Ravenna, travolto dopo la lite. La vittima: "Sogno ancora i fanali"

Un gesto con la mano, come per mandare a quel paese l’automobilista col quale pochi minuti prima aveva avuto un alterco. Non poteva immaginare che sarebbe bastato quello per infiammare lo sconosciuto al volante, e vederlo fare inversione per poi puntarlo e investirlo. A raccontare ieri in tribunale quanto accaduto la mattina del 22 novembre dell’anno scorso nel piazzale dell’area di servizio di via Trieste, è stato il ragazzo travolto, ravennate di 40 anni. Gli ci sono voluti cinque mesi per rimettersi in piedi e tornare al lavoro. E ora, per quel gesto, è chiamato a rispondere di tentato omicidio e lesioni personali aggravate Simone Marchiselli.

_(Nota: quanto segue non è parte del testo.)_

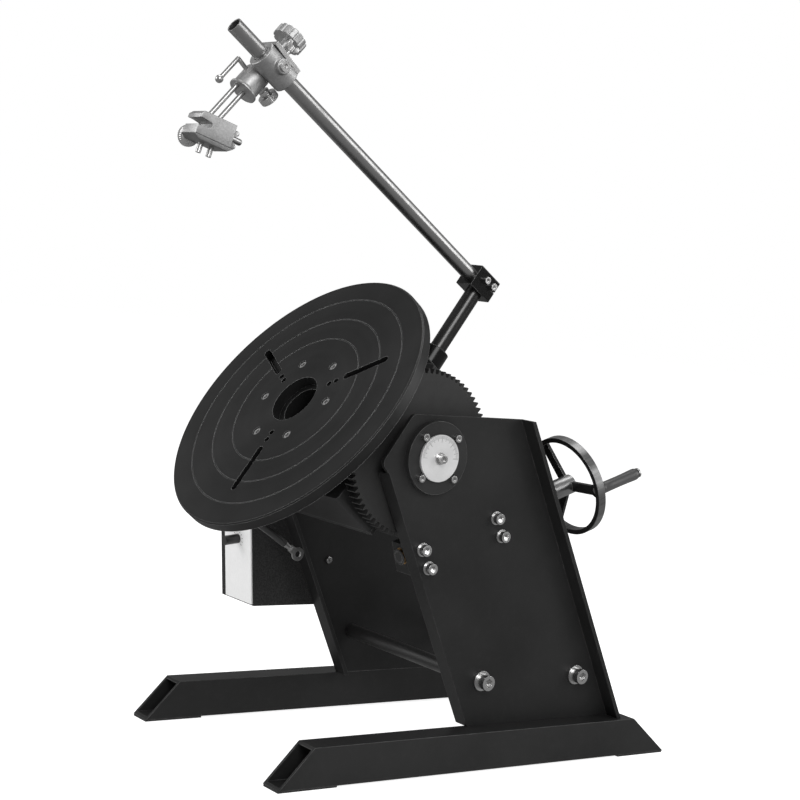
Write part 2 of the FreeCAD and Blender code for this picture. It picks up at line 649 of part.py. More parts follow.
def make_housing():
    """A box that carries the spindle, open at the back and closed by a cover."""
    body = doc.addObject("PartDesign::Body", "housing_block")
    last = pad(body, "XY_Plane", [
        ("-housing_wide / 2", "-housing_down"), ("housing_wide / 2", "-housing_down"),
        ("housing_wide / 2", "housing_up"), ("-housing_wide / 2", "housing_up")],
        "housing_face - housing_deep", "housing_deep")
    depth = Vector(0, 0, 1)
    round_edges(body, last, "housing_round", lambda edge: runs_along(edge, depth))
    hollow = box("housing_wide - 2 * housing_wall", "housing_down + housing_up - 2 * housing_wall",
                 "housing_deep - housing_wall",
                 ("-housing_wide / 2 + housing_wall", "-housing_down + housing_wall",
                  "housing_face - housing_deep"))
    mouth = rod("snout_bore", "2 * housing_wall",
                ("0", "-spindle_drop", "housing_face - 1.5 * housing_wall"))
    node("tilt_housing", cut(body, hollow, mouth), HEAD)
    back = "housing_face - housing_deep - cover_thick"
    plate = box("housing_wide", "housing_down + housing_up", "cover_thick",
                ("-housing_wide / 2", "-housing_down", back))
    hole = rod("motor_shaft_dia + 8", "cover_thick", ("0", pinion_up, back))
    screws = []
    tools = [hole]
    for x in ("-(housing_wide / 2 - cover_inset)", "(housing_wide / 2 - cover_inset)"):
        for y in ("-(housing_down - cover_inset)", "(housing_up - housing_down) / 2",
                  "(housing_up - cover_inset)"):
            screws.append(rod("2 * cover_bolt", "0.6 * cover_bolt",
                              (x, y, "%s - 0.6 * cover_bolt" % back)))
    node("housing_cover", cut(plate, *tools), HEAD)
    HEAD_SCREWS.extend(screws)


pinion_up = "(module * (gear_teeth + pinion_teeth) / 2 - spindle_drop)"


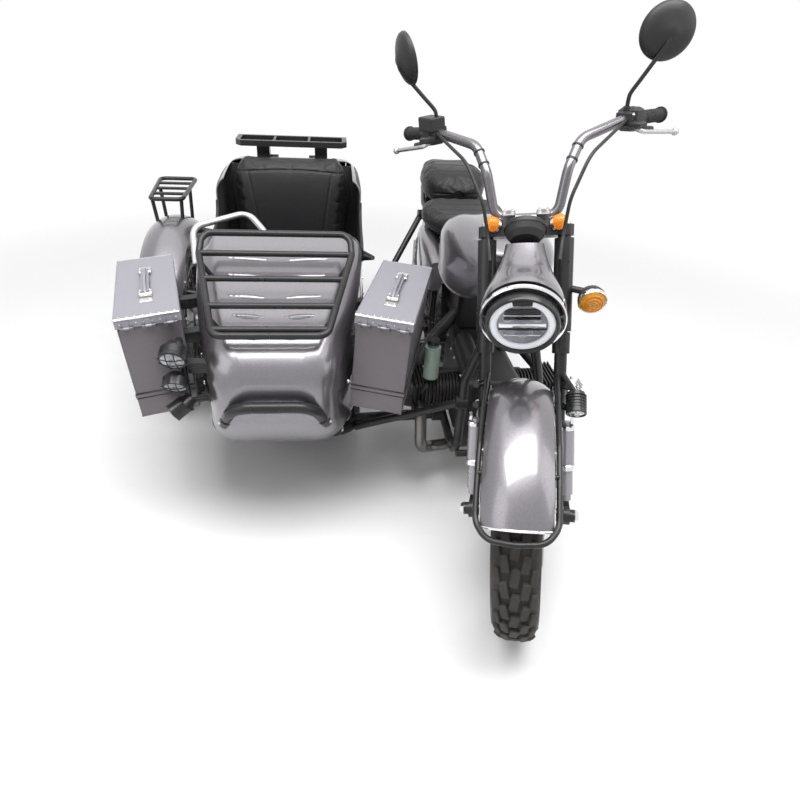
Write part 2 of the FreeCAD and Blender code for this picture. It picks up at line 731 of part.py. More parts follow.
def side_covers():
    panel = lofted([(-560, 22, 590, 700, 16, 18), (-400, 34, 560, 731, 24, 30),
                    (-220, 24, 590, 728, 16, 20)], x=150)
    return Part.makeCompound(both(panel))


def fluid_bottle():
    x, y, z = -200, -895, 425
    return fused([rod((x, y, z), (x, y, z + 116), 26), rod((x, y, z + 114), (x, y, z + 132), 14),
                  rod((x, y, z + 126), (x, y, z + 142), 20),
                  rod((x, y, z + 12), (x + 112, y + 20, z + 12), 7)])


def foot_pegs():
    peg = rod((118, -600, 268), (218, -600, 268), 11)
    drop = tube([(122, -600, 190), (122, -600, 276)], 9, 5)
    rear = rod((118, -400, 400), (190, -400, 400), 10)
    return Part.makeCompound(both(fused([peg, drop])) + both(rear))


# ------------------------------------------------------------------ sidecar
def sidecar_frame():
    ring = [(rail_x_in, -200, frame_z), (rail_x_in, -900, frame_z), (rail_x_out + 60, -900, frame_z),
            (rail_x_out, -850, frame_z), (rail_x_out, 230, frame_z), (rail_x_in, 230, frame_z),
            (rail_x_in, -202, frame_z)]
    pieces = [tube(ring, frame_tube, 80)]
    for y in (-640, -280):
        pieces.append(rod((rail_x_in, y, frame_z), (rail_x_out, y, frame_z), 17))
    for x in (rail_x_in + 30, rail_x_out - 30):
        for y in (-700, 100):
            side = -1 if x > sidecar_x else 1
            pieces.append(rod((x + side * 30, y, frame_z), (x + side * 90, y, tub_floor_z + 30), 12))
    return fused(pieces + strut_pieces())


def strut_pieces():
    """Four struts from the sidecar to the motorcycle, two low and two high."""
    rows = [((rail_x_in, -840, frame_z + 6), (-158, -850, 240), 20),
            ((rail_x_in, -400, frame_z), (-134, -430, 300), 18),
            ((rail_x_in - 10, -300, frame_z), (-128, 60, 690), 13),
            ((rail_x_in, -880, frame_z), (-128, -1046, 420), 13)]
    pieces = []
    for a, b, r in rows:
        pieces.append(rod(a, b, r))
        pieces.append(rod((b[0] - 14, b[1], b[2]), (b[0] + 22, b[1], b[2]), r + 8))
    return pieces


def sidecar_arm():
    axle_x = -track
    y, z = -wheel_lead, tyre_radius
    inner = axle_x + hub_half + 1
    axle = rod((axle_x - hub_half - 12, y, z), (inner + 50, y, z), axle_radius)
    collar = rod((inner, y, z), (inner + 24, y, z), 24)
    arm = tube([(inner + 34, y, z), (inner + 34, y - 240, frame_z)], 20, 30)
    pivot = rod((rail_x_out - frame_tube - 0.3, y - 240, frame_z), (inner + 50, y - 240, frame_z), 16)
    nut = rod((axle_x - hub_half - 14, y, z), (axle_x - hub_half - 1, y, z), 18)
    return fused([axle, collar, arm, pivot, nut])


def sidecar_shock():
    inner = -track + hub_half + 35
    return shock(V(inner, -wheel_lead - 50, 306), V(inner, -wheel_lead + 10, 640), 27)


tub_rows = [(-1212, 118, 470, 600, 50, 60), (-1190, 158, 415, 652, 60, 78),
            (-1120, 190, 335, 702, 80, 78), (-960, 230, 275, 762, 90, 78),
            (-760, 258, tub_floor_z, 838, 90, 74), (-400, 276, tub_floor_z, 884, 90, 62),
            (-100, 277, tub_floor_z, 916, 90, 60), (150, 268, 252, 902, 90, 72),
            (330, 236, 320, 820, 80, 86), (392, 190, 380, 740, 70, 84)]
trunk_front = 160.0
lid_gap = 3.0


def tub_outer():
    return lofted(tub_rows, x=sidecar_x)


def tub_inner():
    rows = [(y + (tub_wall if y < -1000 else -tub_wall if y > 300 else 0), half - tub_wall,
             low + tub_wall, high - tub_wall, r_low - tub_wall, r_high - tub_wall)
            for y, half, low, high, r_low, r_high in tub_rows]
    return lofted(rows, x=sidecar_x)


def cockpit_mouth():
    """Prism across the tub: the cockpit opening seen from the side."""
    wide = 400
    return prism([(sidecar_x - wide, -735, 1100), (sidecar_x - wide, -700, 800),
                  ((sidecar_x - wide, -640, 742), (sidecar_x - wide, -682, 756)),
                  (sidecar_x - wide, -330, 742),
                  ((sidecar_x - wide, -230, 830), (sidecar_x - wide, -262, 770)),
                  (sidecar_x - wide, -180, 1100)], (2 * wide, 0, 0))


def trunk_cutter(gap=0.0):
    x, y = sidecar_x - 230 + gap, trunk_front + gap
    return prism([(x, y, 1100), (x, y, 700), (x, 420, 560), (x, 420, 1100)], (460 - 2 * gap, 0, 0))


trunk_hinge = (160.0, 906.0)       # y and z of the pins
trunk_pin_radius = 2.0


def trunk_knuckle(x0, x1, y0, y1):
    """One hinge leaf and its barrel on the trunk's front edge; x0 and x1 are from the tub's middle."""
    barrel = rod((sidecar_x + x0, *trunk_hinge), (sidecar_x + x1, *trunk_hinge), 4.5)
    leaf = block(sidecar_x + x0, sidecar_x + x1, y0, y1, 892, 905.5)
    return fused([barrel, leaf])


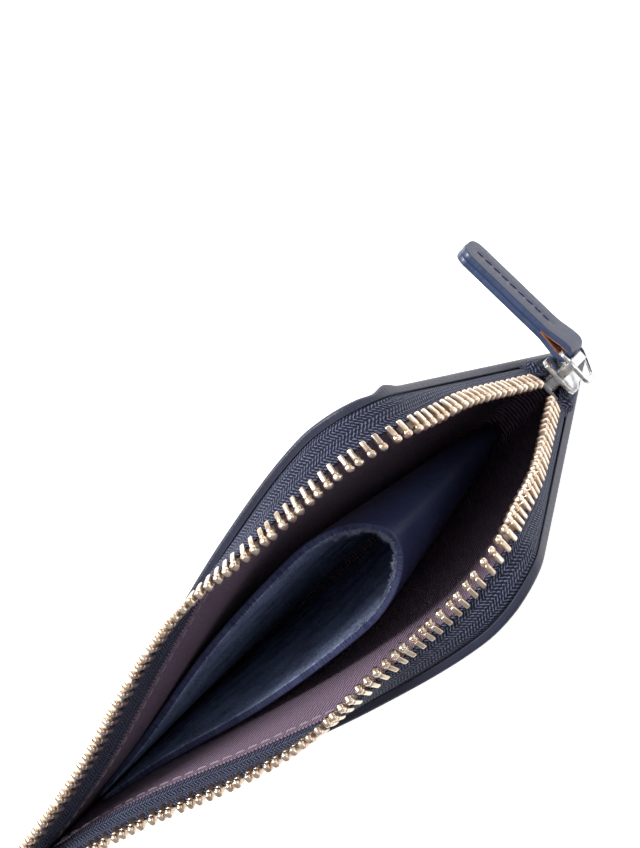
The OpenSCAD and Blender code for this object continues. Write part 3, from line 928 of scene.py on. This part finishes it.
def tab_to_row(points):
    """From the tab's own axes to the row frame."""
    origin, _ = tab_frame()
    c, s = math.cos(TAB_LEAN), math.sin(TAB_LEAN)
    x = points[..., 0] * c - points[..., 1] * s
    y = points[..., 0] * s + points[..., 1] * c
    return origin + np.stack([x, y, points[..., 2]], -1)


def tab():
    """One strip folded round the ring: two layers pressed together and a loop round the bar."""
    _, wire = tab_frame()
    loop = wire / 2 + 0.1 + TAB_T / 2
    flat = TAB_T / 2 + 0.01
    leg = np.linspace(TAB_LEN - 0.2, 7, 44)
    neck = np.linspace(6.2, 0.6, 10)
    half_path = [(flat, y) for y in leg]
    half_path += [(flat + (loop - flat) * float(1 - ease(y, 0.2, 6.6)), y) for y in neck]
    arc = [(loop * math.cos(a), loop * math.sin(a)) for a in np.radians(np.linspace(-4, -176, 22))]
    path = np.array(half_path + arc + [(-x, y) for x, y in half_path[::-1]])
    tangent = unit(np.gradient(path, axis=0))
    normal = np.stack([-tangent[:, 1], tangent[:, 0]], -1)
    if normal[0, 0] < 0:
        normal = -normal
    length = np.concatenate([[0], np.cumsum(np.linalg.norm(np.diff(path, axis=0), axis=1))])
    from_end = np.minimum(length, length[-1] - length)
    r = 3.0
    inset = np.where(from_end < r, r - np.sqrt(np.clip(r * r - (r - from_end) ** 2, 0, None)), 0)
    vs = np.array([-1, -0.97, -0.9, -0.75, -0.5, -0.25, 0, 0.25, 0.5, 0.75, 0.9, 0.97, 1])
    width = (TAB_W / 2 - inset)[:, None] * vs[None]
    crown = 0.12 * (1 - vs ** 4)
    outer = np.zeros((len(path), len(vs), 3))
    inner = np.zeros_like(outer)
    thick = TAB_T / 2
    sewn = ease(from_end, 2.4, 3.4) * ease(-from_end, -27, -26)
    dip = -0.28 * np.exp(-((vs / 0.13) ** 2)) * sewn[:, None]
    for grid, offset in ((outer, thick - 0.1 + crown[None] + dip), (inner, np.full(width.shape, -thick))):
        grid[..., 0] = path[:, None, 0] + normal[:, None, 0] * offset
        grid[..., 1] = path[:, None, 1] + normal[:, None, 1] * offset
        grid[..., 2] = width
    uv = np.stack(np.broadcast_arrays(length[:, None], vs[None] * TAB_W / 2), -1)
    made = closed_sheet("tab_leather_strip", tab_to_row(outer), tab_to_row(inner), uv,
                        [tab_grain, tab_flesh, tab_edge])
    bar = tab_frame()[0] * MM
    for face in made.data.polygons:
        if face.material_index == 1 and face.center.y - bar[1] > 6.6 * MM:
            face.material_index = 2
    return place(made, "tab", "tab_leather", "pull_tab")


def tab_stitches():
    """Nine saddle stitches down the middle of both faces."""
    parts = []
    surface = TAB_T - 0.22
    for face in (1, -1):
        for k in range(9):
            y = 6.8 + 2.5 * k
            slant = 0.14 * face
            a = np.array([face * surface, y, -slant])
            b = np.array([face * surface, y + 2.2, slant])
            parts.append(stitch(tab_to_row(a), tab_to_row(b),
                                tab_to_row(np.array([face, 0, 0.0])) - tab_to_row(np.zeros(3)), 0.24, 0.12))
    points, faces, uvs = joined(parts)
    made = new_object("tab_thread", points, faces, [navy_thread], uvs)
    return place(made, "tab", "navy_thread", "tab_stitching")


# ---------------------------------------------------------------- build
for label, sign in SIDES:
    leather_panel(label, sign)
    lining(label, sign)
    tape(label, sign)
    tape_end(label, sign)
    tape_cord(label, sign)
    teeth(label, sign, 0 if sign > 0 else TOOTH_PITCH / 2)
    top_stop(label, sign)
    zip_stitching(label, sign)
    lining_stitching(label, sign)
side_seam()
sleeve()
sleeve_fibres()
cad_copy("slider_casting", "slider_body", "slider", "nickel", nickel, 0.22)
cad_copy("slider_strap", "slider_bridge", "slider", "nickel", nickel, 0.25)
cad_copy("bottom_stop_clip", "bottom_stop", "pouch", "nickel", nickel, 0.35)
ring()
tab()
tab_stitches()
for piece in SOFT:
    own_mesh(piece)


# ---------------------------------------------------------------- floor, light and camera
def floor():
    half_size = 2.4 / MM
    x, y = np.meshgrid([-half_size, half_size], [-half_size, half_size])
    points = np.stack([x, y, np.zeros_like(x)], -1).reshape(-1, 3)
    m = Material("floor", 0.9, Emission_Strength=0.75)
    m.shader.inputs["Emission Color"].default_value = (1, 1, 1, 1)
    place_node = m.node("TexCoord").outputs["Object"]
    m.colour(m.ramp(m.noise(place_node, 3.0), (0.3, (0.90, 0.90, 0.90)), (0.7, (0.92, 0.92, 0.92))))
    made = new_object("floor", points, [[0, 1, 3, 2]], [m.material])
    made.location.z = -0.0002


def area_light(name, at, target, size, power, colour=(1, 1, 1)):
    light = bpy.data.lights.new(name, "AREA")
    light.shape = "DISK"
    light.size = size
    light.energy = power
    light.color = colour
    lamp = bpy.data.objects.new(name, light)
    bpy.context.scene.collection.objects.link(lamp)
    lamp.location = Vector(at)
    lamp.rotation_euler = (Vector(target) - Vector(at)).to_track_quat("-Z", "Y").to_euler()


def world(strength):
    made = bpy.data.worlds.new("studio")
    bpy.context.scene.world = made
    made.use_nodes = True
    back = made.node_tree.nodes["Background"]
    back.inputs["Color"].default_value = (1, 1, 1, 1)
    back.inputs["Strength"].default_value = strength


def camera():
    """Looks steeply down into the mouth, turned so that the slider is at the upper right."""
    tilt, heading, roll = math.radians(27.6), math.radians(-2.7), math.radians(40.4)
    distance = 0.516
    back = Vector((math.sin(tilt) * math.cos(heading), math.sin(tilt) * math.sin(heading), math.cos(tilt)))
    level = math.cos(tilt)
    uphill = Vector((level * math.cos(heading), level * math.sin(heading), -math.sin(tilt)))
    sideways = back.cross(uphill)
    right = uphill * math.cos(roll) - sideways * math.sin(roll)
    up = uphill * math.sin(roll) + sideways * math.cos(roll)
    target = Vector((0.0586, 0.0267, 0.1026))
    data = bpy.data.cameras.new("camera")
    data.sensor_width = 36
    data.lens = 111.4
    data.clip_start = 0.01
    made = bpy.data.objects.new("camera", data)
    bpy.context.scene.collection.objects.link(made)
    turn = Matrix((right, up, back)).transposed().to_4x4()
    made.matrix_world = Matrix.Translation(target + back * distance) @ turn
    bpy.context.scene.camera = made


floor()
world(0.36)
area_light("key", (-0.15, 0.75, 0.9), (0, 0, 0.08), 0.5, 20.0, (1.0, 0.985, 0.96))
area_light("fill", (0.9, -0.25, 0.55), (0.03, 0, 0.08), 0.7, 2.2, (0.95, 0.97, 1.0))
camera()
bpy.context.scene.view_settings.view_transform = "Standard"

Il sorpasso azzardato e l’alterco

Il processo nei confronti del 37enne di origini bolognesi si è aperto ieri davanti al collegio penale di Ravenna presieduto dal giudice Cecilia Calandra (a latere Federica Lipovscek e Cristiano Coiro). A raccontare quel giorno «da film» è stato chiamato proprio il ragazzo investito, costituitosi parte civile con l’avvocato Giovanni Scudellari. Erano circa le 6.30, e stava andando al lavoro con la sua Fiat 500 alla Compagnia Portuale, percorrendo via Mattei verso il ponte mobile. «Ero arrivato a ridosso del restringimento stradale che precede la rotonda Dei Mosaicisti, quando ho notato un’Opel Meriva giungere dietro di me ad alta velocità e sorpassarmi tagliandomi la strada. Per evitare l’impatto, ho frenato e mi sono fatto a destra». La sua reazione a quella manovra azzardata - ha ammesso il ragazzo - non è stata conciliante: «Ve’ sto scemo...». Parole che non sono sfuggite conducente appena passato. «Per due volte ha inchiodato come per farsi tamponare». L’alterco è degenerato più avanti in via Trieste. «Vedendolo rallentare come per accostare ho cercato di superarlo mettendo la freccia, ma improvvisamente mi ha tagliato la strada nuovamente, obbligandomi a immettermi nell’area di servizio per evitare lo scontro».

Puntato con l’auto

«Ho pensato fosse ubriaco, o avesse un conto in sospeso con qualcuno - ha aggiunto la vittima -. Sono sceso dall’auto, volevo dirgliene quattro. Quando ho visto che se ne stava andando ho alzato il braccio: “guarda te sto deficiente che non si ferma neanche”». E’ stata l’ultima frase pronunciata dal 40enne. Perché all’istante il conducente sconosciuto ha fatto inversione. Al fischio degli pneumatici sull’asfalto «ho visto i due fanali che mi puntavano, me li sogno ancora la notte. Sono rimasto pietrificato ed è stato un attimo: d’istinto ho fatto in tempo a saltare buttandomi sul cofano con il fianco del corpo». Poi il vuoto.

Il ragazzo ha perso i sensi. Quando ha aperto gli occhi, sopra di lui c’erano il titolare del bar e una dipendente, prima del trasporto d’urgenza all’ospedale Bufalini di Cesena. Dopo l’arrivo della polizia locale, quando la dinamica è stata chiara, è stato richiesto anche l’intervento della Questura. Gli agenti intervenuti quel giorno, hanno riferito la reazione del 37enne poco prima dell’arresto, messa poi a verbale: sconvolto, non faceva che ripetere di avere commesso un grave errore. In sede di interrogatorio, difeso dagli avvocati Francesco Clemente e Salvatore Costantino Belvedere, aveva sostenuto di avere reagito in quel modo per paura. Versione che lo ha successivamente accompagnato fino al rinvio a giudizio.